• RECORDS PROVIDED:
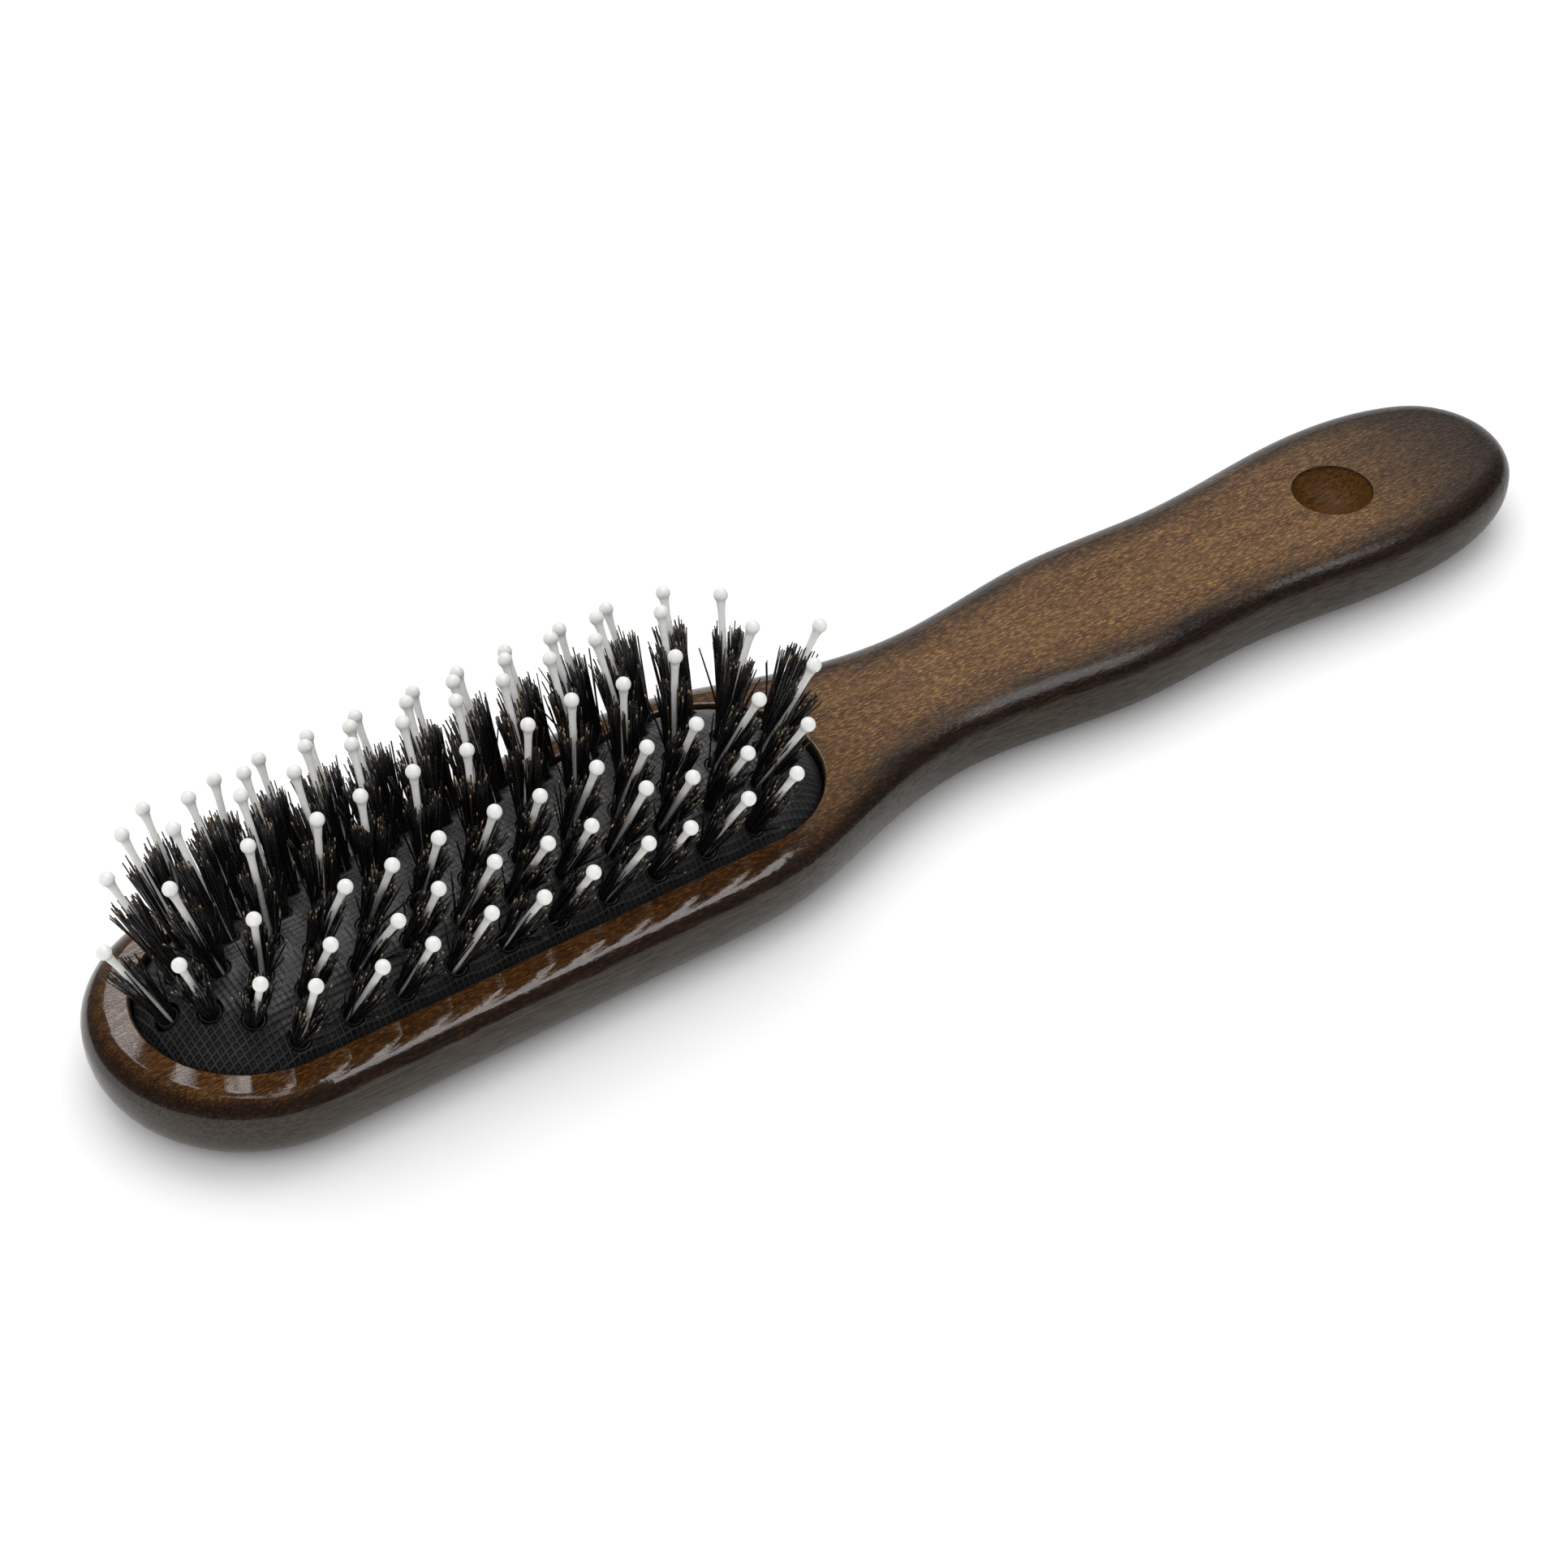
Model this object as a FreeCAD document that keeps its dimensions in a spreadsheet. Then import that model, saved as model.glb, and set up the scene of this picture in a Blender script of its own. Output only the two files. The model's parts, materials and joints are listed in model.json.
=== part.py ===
...
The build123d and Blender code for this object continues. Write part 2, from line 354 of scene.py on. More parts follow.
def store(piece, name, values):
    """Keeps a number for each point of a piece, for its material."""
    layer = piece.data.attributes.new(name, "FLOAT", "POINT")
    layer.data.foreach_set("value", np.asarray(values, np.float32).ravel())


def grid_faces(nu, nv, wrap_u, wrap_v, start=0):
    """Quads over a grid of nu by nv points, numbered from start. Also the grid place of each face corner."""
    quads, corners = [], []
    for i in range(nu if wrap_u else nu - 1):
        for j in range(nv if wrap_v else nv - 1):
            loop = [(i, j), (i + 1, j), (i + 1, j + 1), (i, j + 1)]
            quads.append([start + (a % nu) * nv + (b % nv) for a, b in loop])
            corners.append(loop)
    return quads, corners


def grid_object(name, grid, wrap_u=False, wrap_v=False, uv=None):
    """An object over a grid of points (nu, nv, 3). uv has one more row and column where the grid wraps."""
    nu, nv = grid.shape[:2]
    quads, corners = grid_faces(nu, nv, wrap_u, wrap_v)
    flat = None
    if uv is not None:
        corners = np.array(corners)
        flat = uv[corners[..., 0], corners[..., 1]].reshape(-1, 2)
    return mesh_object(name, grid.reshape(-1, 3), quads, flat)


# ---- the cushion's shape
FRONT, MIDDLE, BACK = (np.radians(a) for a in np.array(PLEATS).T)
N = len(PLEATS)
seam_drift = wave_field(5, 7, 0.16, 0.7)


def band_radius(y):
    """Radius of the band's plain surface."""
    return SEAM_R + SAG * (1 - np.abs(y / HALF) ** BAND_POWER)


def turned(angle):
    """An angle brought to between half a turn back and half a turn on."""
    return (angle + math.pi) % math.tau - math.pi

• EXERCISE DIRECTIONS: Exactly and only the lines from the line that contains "The build123d and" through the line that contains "return (angle +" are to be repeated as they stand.

• THE SOLUTION:
The build123d and Blender code for this object continues. Write part 2, from line 354 of scene.py on. More parts follow.
def store(piece, name, values):
    """Keeps a number for each point of a piece, for its material."""
    layer = piece.data.attributes.new(name, "FLOAT", "POINT")
    layer.data.foreach_set("value", np.asarray(values, np.float32).ravel())


def grid_faces(nu, nv, wrap_u, wrap_v, start=0):
    """Quads over a grid of nu by nv points, numbered from start. Also the grid place of each face corner."""
    quads, corners = [], []
    for i in range(nu if wrap_u else nu - 1):
        for j in range(nv if wrap_v else nv - 1):
            loop = [(i, j), (i + 1, j), (i + 1, j + 1), (i, j + 1)]
            quads.append([start + (a % nu) * nv + (b % nv) for a, b in loop])
            corners.append(loop)
    return quads, corners


def grid_object(name, grid, wrap_u=False, wrap_v=False, uv=None):
    """An object over a grid of points (nu, nv, 3). uv has one more row and column where the grid wraps."""
    nu, nv = grid.shape[:2]
    quads, corners = grid_faces(nu, nv, wrap_u, wrap_v)
    flat = None
    if uv is not None:
        corners = np.array(corners)
        flat = uv[corners[..., 0], corners[..., 1]].reshape(-1, 2)
    return mesh_object(name, grid.reshape(-1, 3), quads, flat)


# ---- the cushion's shape
FRONT, MIDDLE, BACK = (np.radians(a) for a in np.array(PLEATS).T)
N = len(PLEATS)
seam_drift = wave_field(5, 7, 0.16, 0.7)


def band_radius(y):
    """Radius of the band's plain surface."""
    return SEAM_R + SAG * (1 - np.abs(y / HALF) ** BAND_POWER)


def turned(angle):
    """An angle brought to between half a turn back and half a turn on."""
    return (angle + math.pi) % math.tau - math.pi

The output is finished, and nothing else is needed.